Bodily Matters II Architectural Matter: Bone & Teeth
Event Information
Description
The second in the Bodily Matters seminar series, this session will focus on biomatter that gives the human form strength and structure - bones and teeth. Teeth and bone have powerful symbolic cultural associations with mortality, aging and death, and have been used in the visual arts and medicine as both memento mori and anatomical teaching tools. In this session, contemporary sculptor and installation artist Gina Czarneki will discuss her 2012 work Palaces, which incorporates thousands of donated milk teeth. She will be joined by bioethicist and lecturer at Yale Interdisciplinary Centre for Bioethics, Dr. Heidi Nicholl, who will discuss ethical issues surrounding the use of human bones in art practice.
Guests will also have the opportunity to view a small exhibition of teeth and bone specimens from UCL Pathology Collections, which will be on display as part of Dr. Angel's ongoing research project Looking, Feeling, Knowing: The politics of seeing in medical collections of human remains after the Human Tissue Act.
Gina Czarneki, Visual Artist - Palaces
Milk teeth have a particular multi-cultural significance as a symbol of transition and of progress. Stem cells can, allegedly, be extracted from these teeth and may in the future be used to repair or remake damaged organs. Palaces was formed, like much of my works, from numerous inputs that are a melting of present and past experiences, knowledge, memory. A palace or a castle represents ancient power systems. They represent protection, a refuge, a place of dreams and magic. Architectural constructs and constructs of the imagined. Palace represents too our belief in these constructs and in established systems of authority. It alludes to belief systems and what we hold to be true or fantasy.
As more teeth are donated, the sculpture will begin to grow like coral as I continue to add teeth. There will be clusters of teeth forming in parts of the palace just like barnacles gather in areas and spread, or crystals form and grow. The crystal resin structure will always be visible. As more donations of teeth arrive this will gradually cover more and more of the crystal resin structure but will never completely cover this form.
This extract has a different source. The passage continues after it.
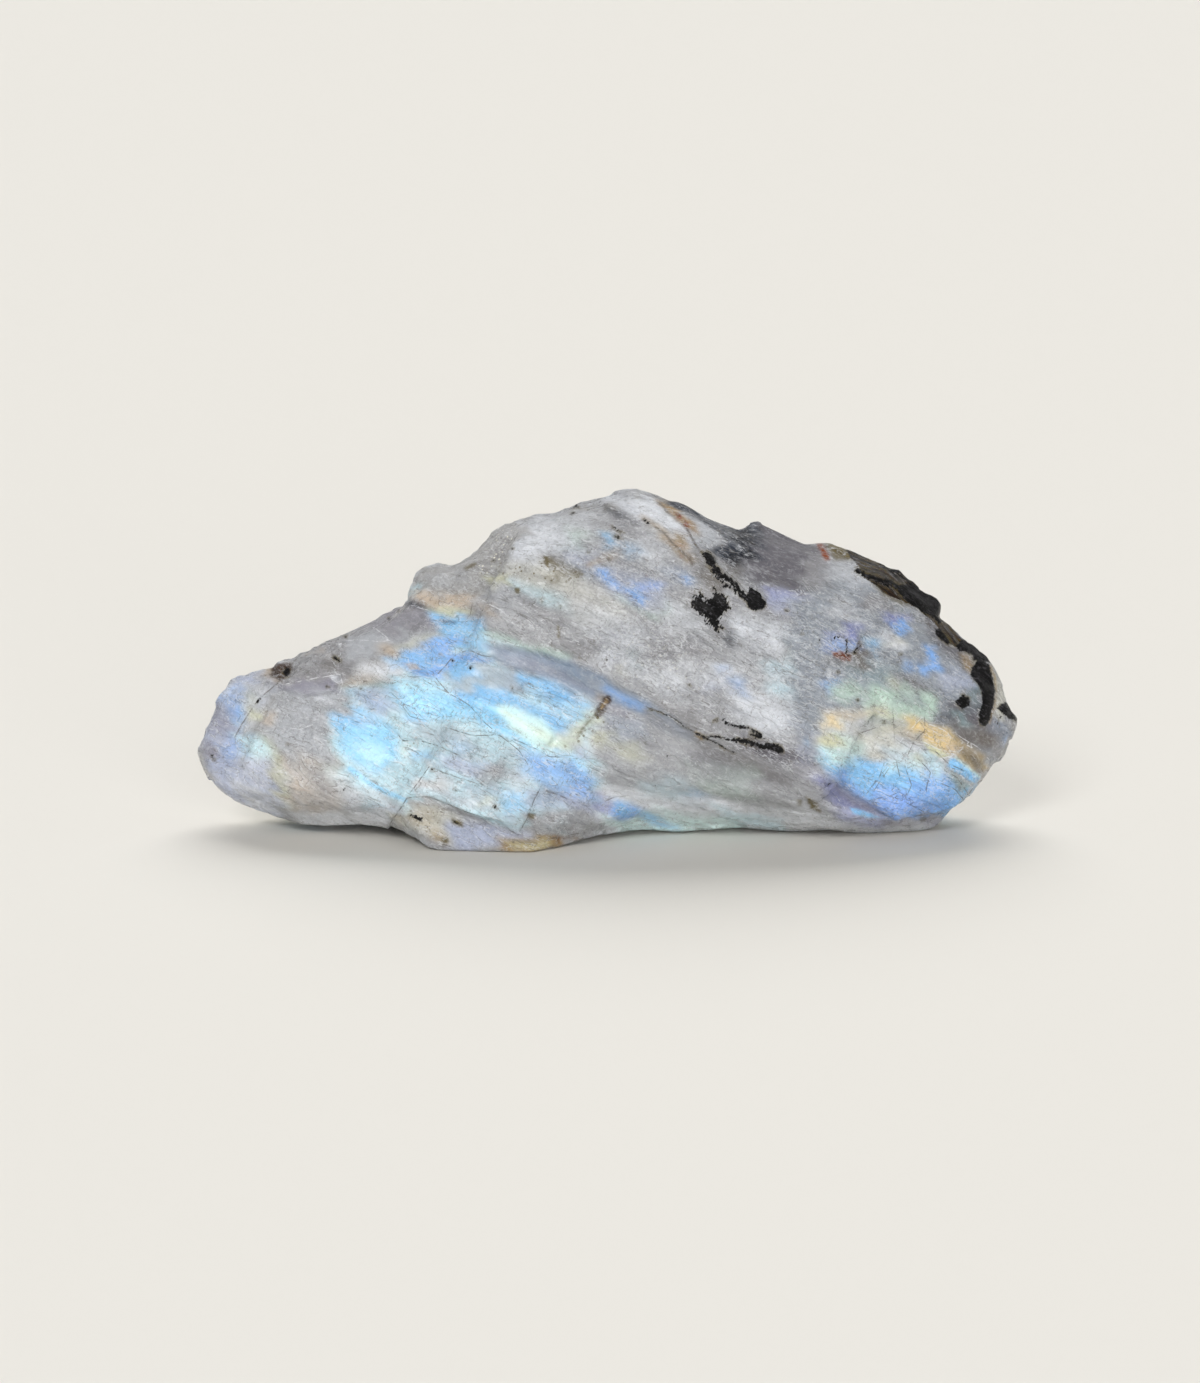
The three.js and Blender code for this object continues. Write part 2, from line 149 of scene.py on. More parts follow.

Dr. Heidi Nicholl, Yale Interdisciplinary Centre for Bioethics - The Use of Human Bones in Art: A Clinical Ethics Consultation
Frameworks are a useful tool to analyse details of individual cases and to generate pertinent ethical questions and key concepts that require further analysis. One method of undertaking clinical ethics consultancy utilises a framework called ‘The Four Box Method’. In this seminar I will use an adapted version of this case-based approach to explore the ethics of using human bones in art. We will investigate what is at issue, the nature of the ethical conflict (if any) and whether there are previous cases from which to draw inferences. By using this paradigm I seek to explore how human remains can be viewed in a similar way to the un-represented patient.